While daily life in the West Bank is not as harsh as in Gaza, farmers there are being harassed by settlers who beat them, cut their olive trees, poison their crops and set dogs on them. The Israeli army operates freely even in Area A, which is officially under full Palestinian security control.
It is only a matter of time before popular anger forces the PA to end its security co-operation with Israel. Alternatively, the PA may declare it cannot function anymore, because Israel refuses to hand over the taxes collected on its behalf in reprisal for Palestine joining the ICC.
The international community now needs to set a timetable for Israel to end the siege of Gaza and withdraw to the 1967 borders (with minor mutual adjustments), or face punitive sanctions.
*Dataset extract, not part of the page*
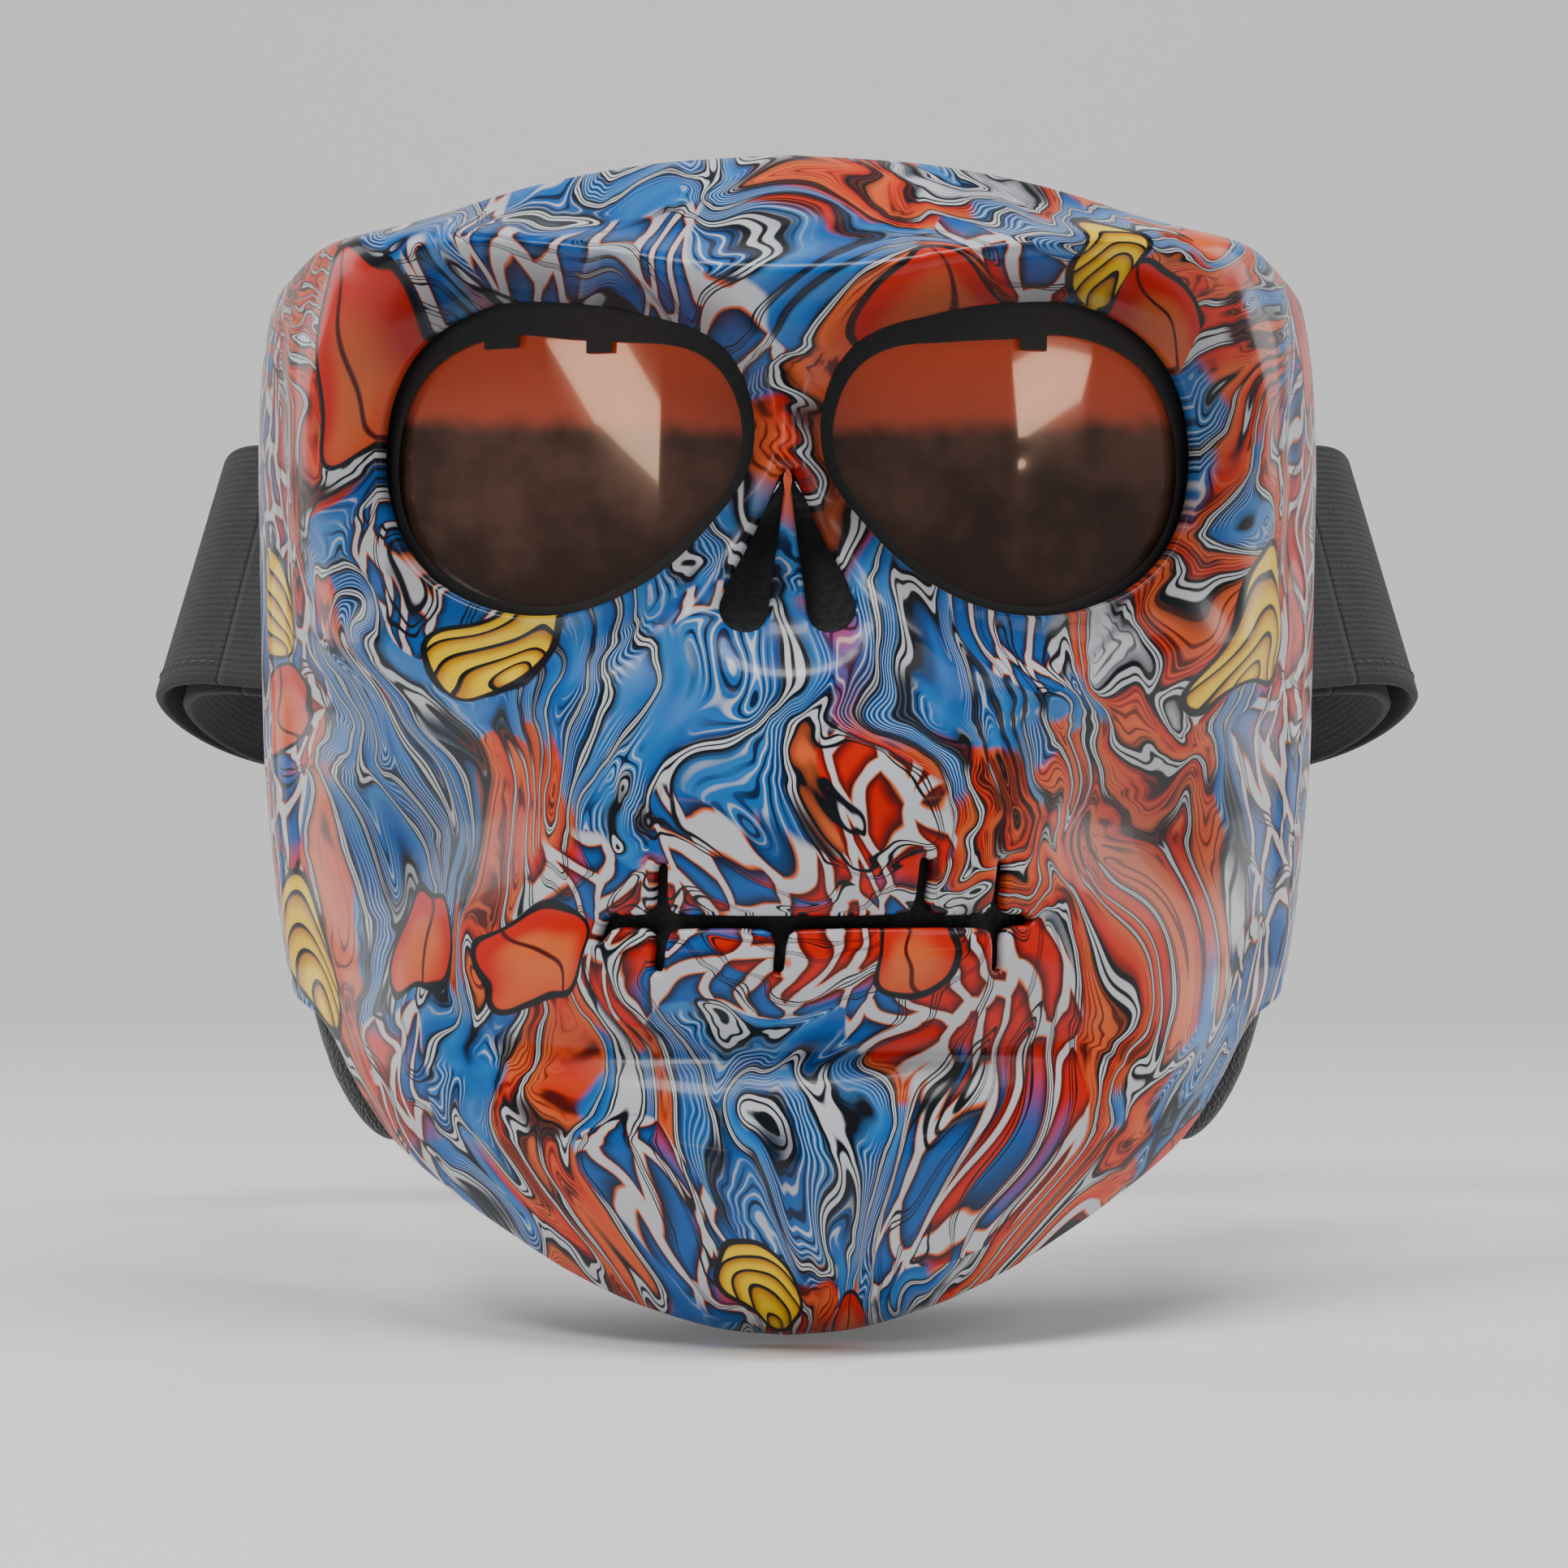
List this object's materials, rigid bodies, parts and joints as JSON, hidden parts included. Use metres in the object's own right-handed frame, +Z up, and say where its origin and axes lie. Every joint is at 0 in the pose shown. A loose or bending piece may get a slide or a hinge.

This has worked in S. Africa and elsewhere. It will set in motion a process of building mutual trust because the rule of international law is finally enforced -- and seen to be enforced!
It will send a strong signal to Israel that it cannot claim the rights of a civilized nation while ignoring its legal obligations.
Europe must take the lead in setting such a time-table as the pro-Israel lobby will not allow the USA to do so. In the EU on the other hand, popular opinion would strongly back such an initiative.
Of course, there would be the usual accusations of anti-Semitism. But, to quote the Israeli historian Moshe Zuckermann, "Nowhere in the world is a Jew in greater danger than in Israel." Ending the Israeli occupation is the best antidote to anti-Semitism, which can then no longer hide behind anti-Zionism.
Time is now rapidly running out for a two-state solution -- the only way to maintain a Jewish-majority state. Time is also running out for the credibility of the West and of a global order based on international law. "How can you speak of common human values after you have been to Gaza?", a young student asked me at a talk I gave recently. She was right.